Convolution Type of Metaplectic Cohen's Distribution Time-Frequency Analysis Theory, Method and Technology

TL;DR

This paper introduces a novel metaplectic Cohen's distribution framework for enhanced time-frequency analysis and denoising of non-stationary signals, utilizing adaptive filtering in the Wigner distribution domain.

Contribution

It develops a unified convolution type of metaplectic Cohen's distribution and an adaptive filtering method that automatically adjusts kernel functions for improved noise suppression.

Findings

Outperforms traditional Wiener filter in noise reduction

Effectively suppresses high levels of additive noise

Demonstrates superior denoising in non-stationary signals

Abstract

The conventional Cohen's distribution can't meet the requirement of additive noises jamming signals high-performance denoising under the condition of low signal-to-noise ratio, it is necessary to integrate the metaplectic transform for non-stationary signal fractional domain time-frequency analysis.
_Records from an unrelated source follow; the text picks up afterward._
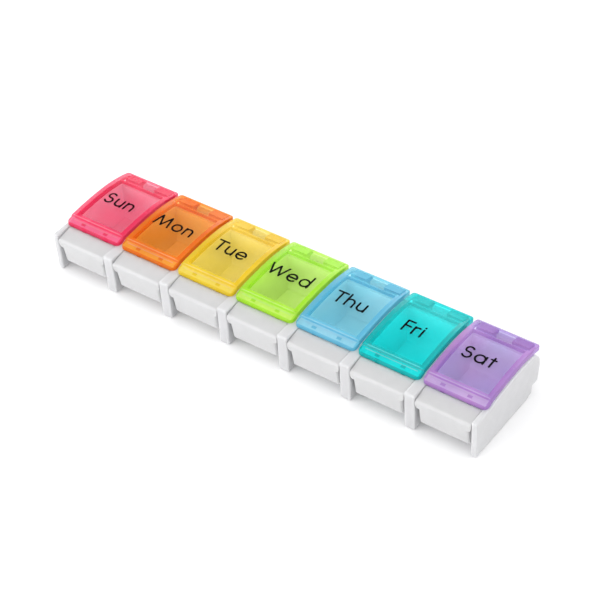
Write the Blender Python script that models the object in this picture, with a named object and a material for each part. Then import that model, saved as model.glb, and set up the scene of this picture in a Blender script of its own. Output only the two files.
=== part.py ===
"""Weekly travel pill organizer: one white tray with seven compartments, seven hinged
translucent lids, and seven rocker push buttons along the front.

Metres, +Z up, resting on Z = 0.  +X runs along the week, -Y is the front (button side).
Profiles are drawn in millimetres in a side view: "across" is measured back from the front
foot of the posts, and "up" from the surface that the tray stands on.
"""

import math

import bmesh
import bpy
from mathutils import Matrix, Vector

MM = 0.001

# ---- layout -------------------------------------------------------------------------
DAYS = ("sun", "mon", "tue", "wed", "thu", "fri", "sat")
PITCH = 32.0  # from one compartment to the next
WALL_HALF = 2.6  # half the thickness of a divider
END_FACE = 112.08  # outer face of an end wall, from the middle
ACROSS_MIDDLE = 25.57  # the middle of the footprint, back from the front foot

# ---- lid ----------------------------------------------------------------------------
LID_HALF = 15.3
LID_FRONT = 6.95
LID_BACK = 52.9
LID_CREST_ACROSS = 34.5
LID_CREST_UP = 26.15
LID_STEP_ACROSS = 11.3  # where the dome steps down to the front lip
LID_BACK_DROP = 2.35  # how far the crown falls from its crest to the back edge
LID_FRONT_DROP = 1.9
LID_FRONT_POWER = 1.8
LID_SHELL = 1.25
LID_RIM = 2.6  # height of the side rim
LID_RIM_WALL = 1.2
LIP_UNDER = 21.1
SKIRT_HALF = 13.1  # outer half-width of the rib that runs round under the shell
SKIRT_WALL = 1.0
SKIRT_DEPTH = 1.2
SKIRT_BACK = 45.2
LUG_INNER = 4.4
LUG_OUTER = 12.9
LUG_FRONT = 47.5
HOOK_MIDDLE = 6.4
HOOK_HALF = 0.9

# ---- hinge --------------------------------------------------------------------------
HINGE_ACROSS = 51.1
HINGE_UP = 21.1
LUG_RADIUS = 1.7
KNUCKLE_RADIUS = 1.55
KNUCKLE_HALF = 4.0
PIN_RADIUS = 0.6
PIN_HALF = 12.4
PIN_GAP = 0.3

# ---- tray ---------------------------------------------------------------------------
FRONT_WALL = 9.7  # front face of the wall between the button bay and the compartment
PLATE = 1.2  # thickness of that wall and of the wall behind the compartment
FRONT_WALL_TOP = 20.6
BACK_WALL = 45.6
BACK_WALL_TOP = 21.0
FLOOR = 1.5
FILLET = 1.0  # round where the floor meets the front and back walls of a compartment
RAIL_TOP = 18.7
CORNER_ACROSS = 43.5  # centre and radius of the round at the top of the back
CORNER_UP = 13.2
CORNER_RADIUS = 9.5
SEAT_GAP = 0.3  # between the lid's rim and the top of a divider

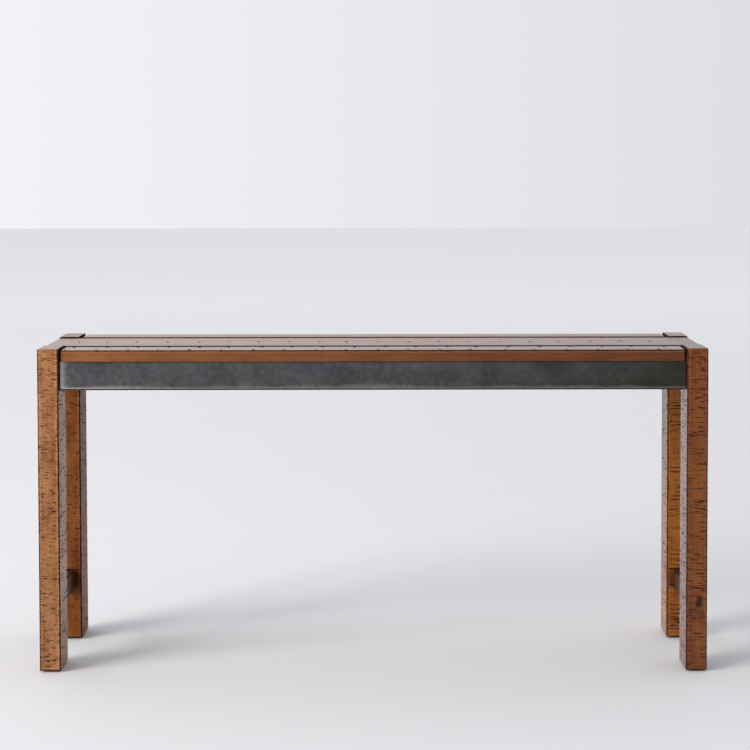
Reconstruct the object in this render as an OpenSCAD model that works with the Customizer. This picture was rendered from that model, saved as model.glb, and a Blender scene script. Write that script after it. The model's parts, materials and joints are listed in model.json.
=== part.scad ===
// Long counter-height timber table: four full-height legs, three planks with shadow gaps,
// steel-clad aprons, low end stretchers and screw levelling feet. Millimetres, +Z up.
// Origin: centre of the footprint, on the floor. Length runs along X, the front faces -Y.

/* [Overall] */
// Length over the legs, along X
table_l = 1880; // [1500:10:2300]
// Depth over the legs, along Y
table_d = 440; // [420:5:560]
// Height from the floor to the leg tops
table_h = 914; // [720:1:1060]

/* [Legs] */
// Leg width, along X
leg_w = 60; // [58:1:80]
// Leg depth, along Y
leg_d = 108; // [100:1:115]
// Height of the leg tops above the planks
leg_proud = 3; // [0:0.5:6]
// Radius of the eased arrises on legs, planks and stretchers
ease = 3; // [1:0.5:5]

/* [Top] */
// Thickness of the three planks
plank_t = 34; // [28:1:42]
// Setback of the outer planks' long edges behind the leg faces
plank_setback = 8; // [5:0.5:9]
// Shadow gap between planks, and between an outer plank's end and a leg
shadow_gap = 5; // [2:0.5:8]
// Fitting gap between the middle plank and the legs
plank_fit = 0.5; // [0.2:0.1:1]

/* [Aprons] */
// Height of the apron boards
apron_h = 80; // [76:1:110]
// Thickness of the apron boards
apron_t = 25; // [22:1:28]
// Thickness of the steel cladding
clad_t = 1.5; // [1:0.5:3]
// Setback of the cladding's face behind the leg faces
clad_setback = 9.5; // [9:0.5:12]
// Bare wood left showing below the cladding
clad_lip = 4; // [2:1:10]
// Gap between each end of a cladding strip and a leg
clad_fit = 1.5; // [0.5:0.5:3]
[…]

In this paper, we blend time-frequency operators and coordinate operator fractionizations to formulate the definition of the metaplectic Wigner distribution, based on which we integrate the generalized metaplectic convolution to address the unified representation issue of the convolution type of metaplectic Cohen's distribution (CMCD), whose special cases and essential properties are also derived. We blend Wiener filter principle and fractional domain filter mechanism of the metaplectic transform to design the least-squares adaptive filter method in the metaplectic Wigner distribution domain, giving birth to the least-squares adaptive filter-based CMCD whose kernel function can be adjusted with the input signal automatically to achieve the minimum mean-square error (MSE) denoising in Wigner distribution domain. We discuss the optimal symplectic matrices selection strategy of the proposed adaptive CMCD through the minimum MSE minimization modeling and solving. Some examples are also carried out to demonstrate that the proposed filtering method outperforms some state-of-the-arts including Wiener filter and fixed kernel functions-based or adaptive Cohen's distribution in noise suppression.